What has always struck me is that children really take this concept seriously, and almost every time I’m in a classroom, there has been a child ask to wish someone else well too. “Teacher what about my grandpa? He’s sick. Can I wish him well too?” “I want to wish my dad well. He’s in jail and we can’t see him now.” “I want to wish my aunt well, she moved away.” For even little children, there are all too often big life worries involving key attachment figures and supports in their lives and this is a great way for them to express their care and concern for whoever they need to.

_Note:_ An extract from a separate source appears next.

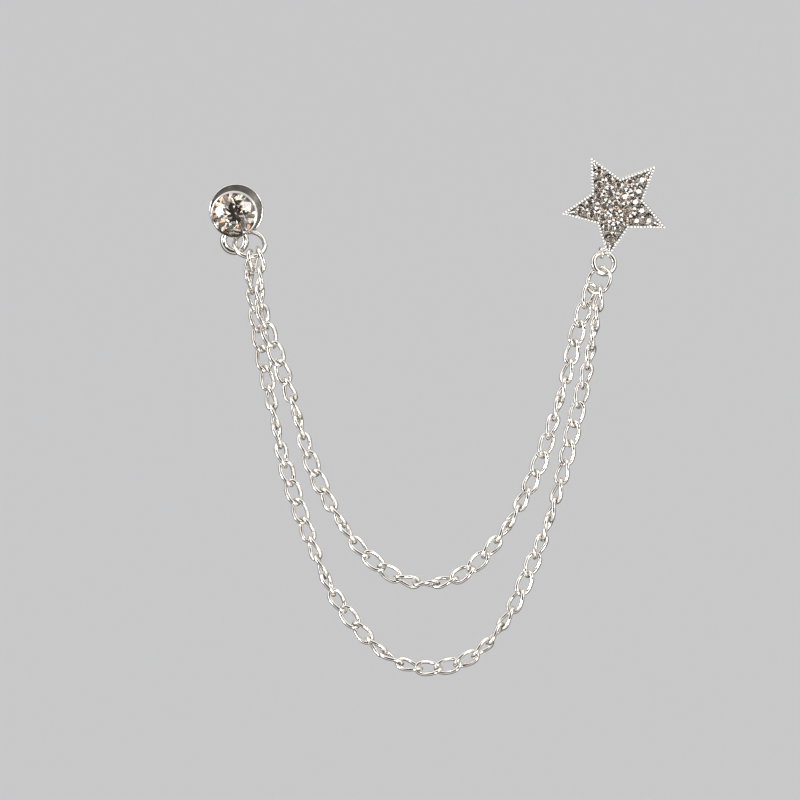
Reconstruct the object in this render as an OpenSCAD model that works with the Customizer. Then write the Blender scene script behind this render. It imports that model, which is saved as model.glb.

As I’ve begun reading more about meditation and mindfulness, I’ve realized this concept is great or everyone, even adults. It is especially helpful to apply to people we are not particularly fond of. The person with road rage behind us- “May he have peace.” An irritating coworker- “May you be well.” This helps us let go of negative feelings we hold towards others and move toward forgiveness and compassion. For children, this topic can also be used in this way. For example, a child becomes repeatedly upset about a peer not sharing and tells every adult who will listen. “It sounds like you are upset he wouldn’t share with you today. Let’s wish him well so he won’t feel soangry and he can have fun with his fiends. I’ll come sit with you and him and we can show him how to share, ok? I think he would like to have friends too.” Of course children should also be taught assertiveness skills and understand that if a person continues to be hurtful, they don’t have to be around that person. Although, at the same time, they can still choose to let go of angry feelings towards the person.

What a great way to reframe situations we encounter everyday?! Try it yourself and with the little ones in your life. Ask them who they would like to wish well today. You may be surprised what they come up with.